* Given exercise:
Check each line of the records for "object"; collect those that have it.

* Excerpted records:
---

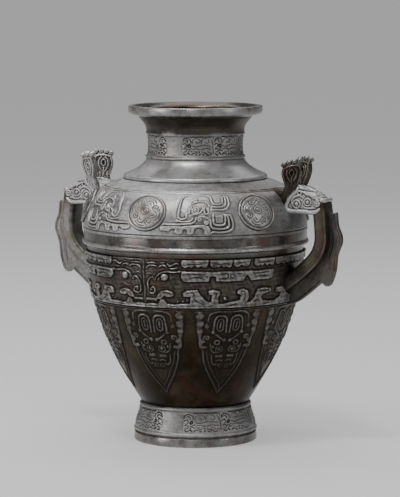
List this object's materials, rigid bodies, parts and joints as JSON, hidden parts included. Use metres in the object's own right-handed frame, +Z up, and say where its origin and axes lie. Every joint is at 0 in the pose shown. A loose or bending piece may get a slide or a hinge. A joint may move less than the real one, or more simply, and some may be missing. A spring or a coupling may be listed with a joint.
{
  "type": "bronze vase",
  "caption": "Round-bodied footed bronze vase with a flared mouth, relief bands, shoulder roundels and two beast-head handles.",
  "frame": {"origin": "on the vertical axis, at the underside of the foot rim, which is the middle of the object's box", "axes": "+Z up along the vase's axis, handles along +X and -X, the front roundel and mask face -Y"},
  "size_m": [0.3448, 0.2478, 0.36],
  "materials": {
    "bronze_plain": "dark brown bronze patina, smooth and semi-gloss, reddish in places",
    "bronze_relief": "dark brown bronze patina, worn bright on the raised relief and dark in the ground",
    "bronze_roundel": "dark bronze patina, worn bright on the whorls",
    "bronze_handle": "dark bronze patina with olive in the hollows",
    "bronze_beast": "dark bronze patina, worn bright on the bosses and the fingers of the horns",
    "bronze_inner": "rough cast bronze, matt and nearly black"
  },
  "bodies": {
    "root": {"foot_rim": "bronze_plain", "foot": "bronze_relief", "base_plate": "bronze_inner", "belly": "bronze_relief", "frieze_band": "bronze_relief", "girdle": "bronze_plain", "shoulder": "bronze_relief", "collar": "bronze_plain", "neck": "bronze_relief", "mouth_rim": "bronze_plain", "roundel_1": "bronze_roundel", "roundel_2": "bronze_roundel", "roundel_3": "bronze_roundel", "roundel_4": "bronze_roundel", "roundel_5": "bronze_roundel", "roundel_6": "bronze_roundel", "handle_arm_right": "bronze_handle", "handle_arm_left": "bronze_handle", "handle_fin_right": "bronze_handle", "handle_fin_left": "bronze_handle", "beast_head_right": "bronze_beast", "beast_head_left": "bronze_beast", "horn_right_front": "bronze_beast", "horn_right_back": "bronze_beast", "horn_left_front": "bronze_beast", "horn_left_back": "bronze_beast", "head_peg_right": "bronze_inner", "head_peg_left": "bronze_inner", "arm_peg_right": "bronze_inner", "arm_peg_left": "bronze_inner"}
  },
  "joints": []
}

---

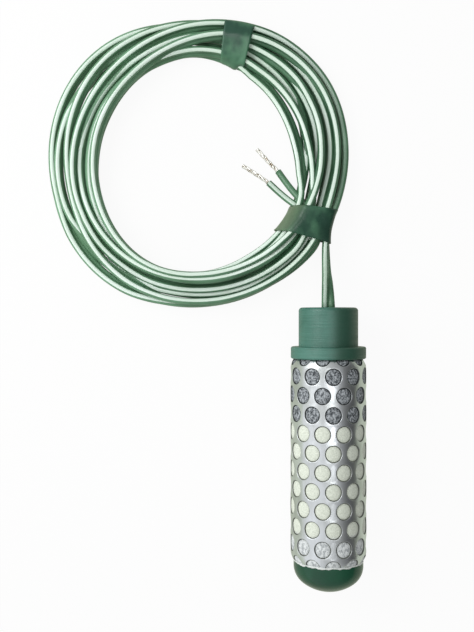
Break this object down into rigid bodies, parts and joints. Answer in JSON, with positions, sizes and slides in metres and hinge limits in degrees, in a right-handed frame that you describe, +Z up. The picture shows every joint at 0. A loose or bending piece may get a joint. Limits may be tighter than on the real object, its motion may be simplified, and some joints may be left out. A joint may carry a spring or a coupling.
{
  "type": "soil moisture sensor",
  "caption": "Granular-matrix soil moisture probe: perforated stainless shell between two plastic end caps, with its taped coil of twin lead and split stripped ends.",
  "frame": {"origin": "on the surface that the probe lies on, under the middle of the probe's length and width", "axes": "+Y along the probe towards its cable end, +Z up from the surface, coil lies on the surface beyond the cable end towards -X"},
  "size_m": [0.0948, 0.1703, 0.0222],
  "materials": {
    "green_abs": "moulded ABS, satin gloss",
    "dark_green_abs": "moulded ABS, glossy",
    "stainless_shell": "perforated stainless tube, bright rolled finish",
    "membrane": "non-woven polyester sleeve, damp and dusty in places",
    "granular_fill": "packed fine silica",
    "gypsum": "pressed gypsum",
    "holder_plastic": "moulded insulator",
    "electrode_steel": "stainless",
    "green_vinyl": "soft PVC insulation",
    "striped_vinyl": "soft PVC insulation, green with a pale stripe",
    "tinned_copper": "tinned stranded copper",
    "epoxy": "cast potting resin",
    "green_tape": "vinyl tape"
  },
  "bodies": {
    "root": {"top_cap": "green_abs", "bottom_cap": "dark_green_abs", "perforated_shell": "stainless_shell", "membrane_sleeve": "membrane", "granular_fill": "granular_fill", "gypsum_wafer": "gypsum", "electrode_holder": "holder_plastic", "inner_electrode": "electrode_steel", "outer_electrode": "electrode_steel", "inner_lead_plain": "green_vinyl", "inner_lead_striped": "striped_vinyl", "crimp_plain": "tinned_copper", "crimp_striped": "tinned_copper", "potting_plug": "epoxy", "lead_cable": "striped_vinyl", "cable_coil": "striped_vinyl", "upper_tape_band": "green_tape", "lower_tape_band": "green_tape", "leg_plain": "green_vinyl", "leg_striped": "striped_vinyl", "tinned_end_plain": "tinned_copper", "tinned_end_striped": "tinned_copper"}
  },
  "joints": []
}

---

* The response:
List this object's materials, rigid bodies, parts and joints as JSON, hidden parts included. Use metres in the object's own right-handed frame, +Z up, and say where its origin and axes lie. Every joint is at 0 in the pose shown. A loose or bending piece may get a slide or a hinge. A joint may move less than the real one, or more simply, and some may be missing. A spring or a coupling may be listed with a joint.
  "frame": {"origin": "on the vertical axis, at the underside of the foot rim, which is the middle of the object's box", "axes": "+Z up along the vase's axis, handles along +X and -X, the front roundel and mask face -Y"},
Break this object down into rigid bodies, parts and joints. Answer in JSON, with positions, sizes and slides in metres and hinge limits in degrees, in a right-handed frame that you describe, +Z up. The picture shows every joint at 0. A loose or bending piece may get a joint. Limits may be tighter than on the real object, its motion may be simplified, and some joints may be left out. A joint may carry a spring or a coupling.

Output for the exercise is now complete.